▶ _Stated task_: Of the material below, the lines to be retyped are those from the line containing "plug(RIGHT);" through the line containing "bpy.data.objects.remove(obj)", inclusive; reproduce them exactly.

▶ _Supplied data_:
++++++++++++++++++++

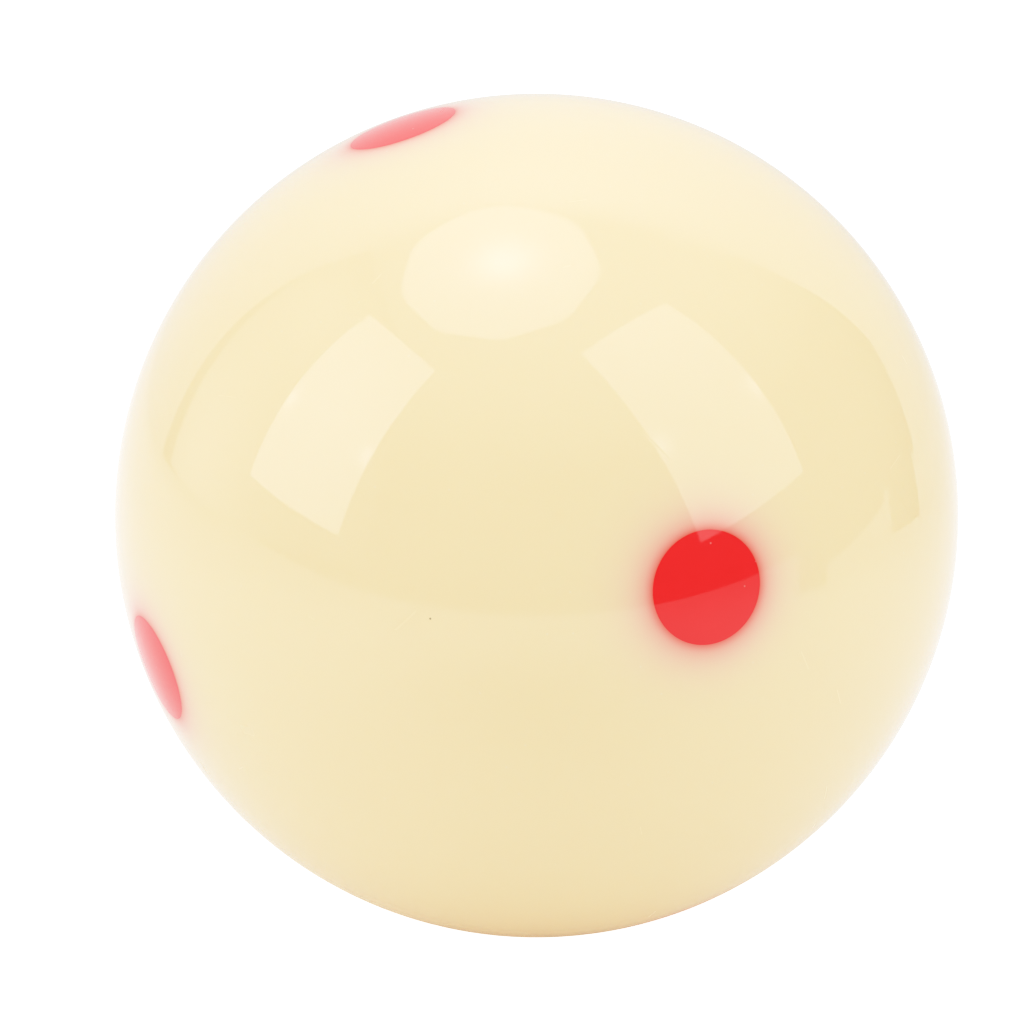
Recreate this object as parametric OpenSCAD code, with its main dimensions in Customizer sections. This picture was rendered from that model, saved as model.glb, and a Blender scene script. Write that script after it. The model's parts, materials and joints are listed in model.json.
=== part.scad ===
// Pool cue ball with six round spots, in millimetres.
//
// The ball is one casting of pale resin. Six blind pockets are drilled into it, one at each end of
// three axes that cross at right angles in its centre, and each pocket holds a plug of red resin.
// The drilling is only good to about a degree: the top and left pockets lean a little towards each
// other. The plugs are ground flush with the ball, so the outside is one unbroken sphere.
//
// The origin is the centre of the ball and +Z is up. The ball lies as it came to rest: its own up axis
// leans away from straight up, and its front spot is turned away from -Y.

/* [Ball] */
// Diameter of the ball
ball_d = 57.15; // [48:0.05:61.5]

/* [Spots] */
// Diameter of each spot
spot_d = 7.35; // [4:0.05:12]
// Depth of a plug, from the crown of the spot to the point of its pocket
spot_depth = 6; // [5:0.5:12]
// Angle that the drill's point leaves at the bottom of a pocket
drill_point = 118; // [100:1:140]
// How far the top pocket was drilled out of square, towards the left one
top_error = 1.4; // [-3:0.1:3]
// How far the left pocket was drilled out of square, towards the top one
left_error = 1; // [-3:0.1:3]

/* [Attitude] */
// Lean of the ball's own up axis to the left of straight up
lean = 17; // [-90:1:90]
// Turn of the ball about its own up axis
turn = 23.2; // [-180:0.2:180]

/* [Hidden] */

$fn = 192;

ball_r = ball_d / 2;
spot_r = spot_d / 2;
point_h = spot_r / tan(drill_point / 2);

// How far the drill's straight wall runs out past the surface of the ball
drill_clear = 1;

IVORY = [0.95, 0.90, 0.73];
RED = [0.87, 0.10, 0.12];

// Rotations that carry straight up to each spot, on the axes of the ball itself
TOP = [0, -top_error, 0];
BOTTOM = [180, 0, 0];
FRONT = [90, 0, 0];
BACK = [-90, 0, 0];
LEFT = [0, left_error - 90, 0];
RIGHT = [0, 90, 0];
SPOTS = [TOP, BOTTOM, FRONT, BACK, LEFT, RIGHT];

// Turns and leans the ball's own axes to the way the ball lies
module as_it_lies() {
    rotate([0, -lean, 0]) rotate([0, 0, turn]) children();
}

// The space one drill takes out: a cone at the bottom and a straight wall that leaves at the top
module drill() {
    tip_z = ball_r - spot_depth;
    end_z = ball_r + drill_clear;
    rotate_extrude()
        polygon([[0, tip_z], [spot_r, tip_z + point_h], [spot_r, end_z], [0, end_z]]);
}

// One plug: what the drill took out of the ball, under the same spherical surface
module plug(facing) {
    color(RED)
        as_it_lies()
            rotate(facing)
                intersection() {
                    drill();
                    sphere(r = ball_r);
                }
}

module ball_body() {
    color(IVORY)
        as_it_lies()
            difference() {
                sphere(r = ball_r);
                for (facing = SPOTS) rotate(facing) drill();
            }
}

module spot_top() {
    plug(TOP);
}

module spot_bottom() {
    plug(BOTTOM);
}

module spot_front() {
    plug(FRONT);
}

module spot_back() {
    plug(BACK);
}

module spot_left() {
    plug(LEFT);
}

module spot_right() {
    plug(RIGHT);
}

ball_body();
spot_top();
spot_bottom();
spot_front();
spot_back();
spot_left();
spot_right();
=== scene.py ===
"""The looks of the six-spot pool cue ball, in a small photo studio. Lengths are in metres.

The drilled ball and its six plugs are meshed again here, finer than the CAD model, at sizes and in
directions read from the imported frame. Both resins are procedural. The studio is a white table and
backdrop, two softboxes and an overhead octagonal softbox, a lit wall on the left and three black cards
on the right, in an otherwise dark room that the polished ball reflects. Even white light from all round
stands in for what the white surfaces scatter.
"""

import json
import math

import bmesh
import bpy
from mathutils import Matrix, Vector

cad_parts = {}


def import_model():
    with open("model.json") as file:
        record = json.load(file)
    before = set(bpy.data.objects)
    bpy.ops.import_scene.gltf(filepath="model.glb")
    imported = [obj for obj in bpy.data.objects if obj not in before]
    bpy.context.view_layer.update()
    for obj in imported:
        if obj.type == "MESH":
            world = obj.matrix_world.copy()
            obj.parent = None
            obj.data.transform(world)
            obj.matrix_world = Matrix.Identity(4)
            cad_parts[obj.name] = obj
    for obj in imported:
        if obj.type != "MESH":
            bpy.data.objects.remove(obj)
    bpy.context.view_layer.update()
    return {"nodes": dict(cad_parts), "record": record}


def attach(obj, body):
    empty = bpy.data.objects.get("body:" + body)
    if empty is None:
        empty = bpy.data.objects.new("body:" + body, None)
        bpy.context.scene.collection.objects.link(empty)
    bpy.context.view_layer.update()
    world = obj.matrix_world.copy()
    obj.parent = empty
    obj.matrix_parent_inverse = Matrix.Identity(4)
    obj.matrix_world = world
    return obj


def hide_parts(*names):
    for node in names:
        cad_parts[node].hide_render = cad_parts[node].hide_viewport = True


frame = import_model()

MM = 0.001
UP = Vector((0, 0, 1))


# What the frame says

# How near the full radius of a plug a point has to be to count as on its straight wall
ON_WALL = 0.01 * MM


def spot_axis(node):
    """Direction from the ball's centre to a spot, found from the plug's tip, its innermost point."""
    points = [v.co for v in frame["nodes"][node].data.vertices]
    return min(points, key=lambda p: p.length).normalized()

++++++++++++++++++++

▶ _Written solution_:
    plug(RIGHT);
}

ball_body();
spot_top();
spot_bottom();
spot_front();
spot_back();
spot_left();
spot_right();
=== scene.py ===
"""The looks of the six-spot pool cue ball, in a small photo studio. Lengths are in metres.

The drilled ball and its six plugs are meshed again here, finer than the CAD model, at sizes and in
directions read from the imported frame. Both resins are procedural. The studio is a white table and
backdrop, two softboxes and an overhead octagonal softbox, a lit wall on the left and three black cards
on the right, in an otherwise dark room that the polished ball reflects. Even white light from all round
stands in for what the white surfaces scatter.
"""

import json
import math

import bmesh
import bpy
from mathutils import Matrix, Vector

cad_parts = {}


def import_model():
    with open("model.json") as file:
        record = json.load(file)
    before = set(bpy.data.objects)
    bpy.ops.import_scene.gltf(filepath="model.glb")
    imported = [obj for obj in bpy.data.objects if obj not in before]
    bpy.context.view_layer.update()
    for obj in imported:
        if obj.type == "MESH":
            world = obj.matrix_world.copy()
            obj.parent = None
            obj.data.transform(world)
            obj.matrix_world = Matrix.Identity(4)
            cad_parts[obj.name] = obj
    for obj in imported:
        if obj.type != "MESH":
            bpy.data.objects.remove(obj)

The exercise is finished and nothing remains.